Many of the scenes with Fairouz and the two soldiers are conducted in arch dialogue, but the fantastic encounters have a much stronger reality and a more supple use of language. In Dominic Dromgoole's well-drilled cast, Toshie Ogura, giving a delicately gauged performance as the anguished yet impish ghost, flies off with the show.

Part of the reason that Wallace's play doesn't really work is the difficulty of presenting a historical play. Odd bits of information about Calley's crimes and the repulsive public support for them are dropped by the ghost, but not in a way that makes a coherent or affecting picture.
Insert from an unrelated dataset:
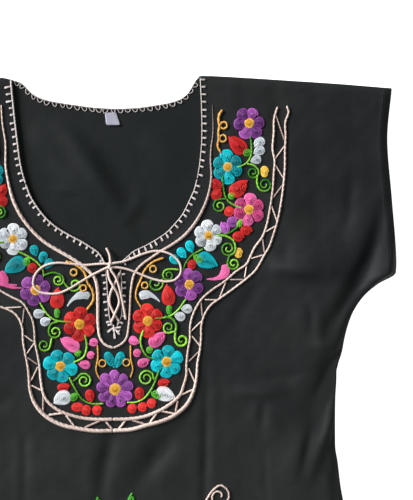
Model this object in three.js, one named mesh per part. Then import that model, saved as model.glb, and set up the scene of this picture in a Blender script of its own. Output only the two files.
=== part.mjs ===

Yet there is a larger vagueness at the heart of the play, which leaves us no wiser about what, exactly, Vietnam had to do with a war against a different people, in a different part of the world, for a different reason, and in a very different social and political atmosphere. With its frequent gay-pride statements, it seems more concerned with love than war, but whatever Wallace has to say on that subject is buried, as well, in a storm of liberal attitudinising.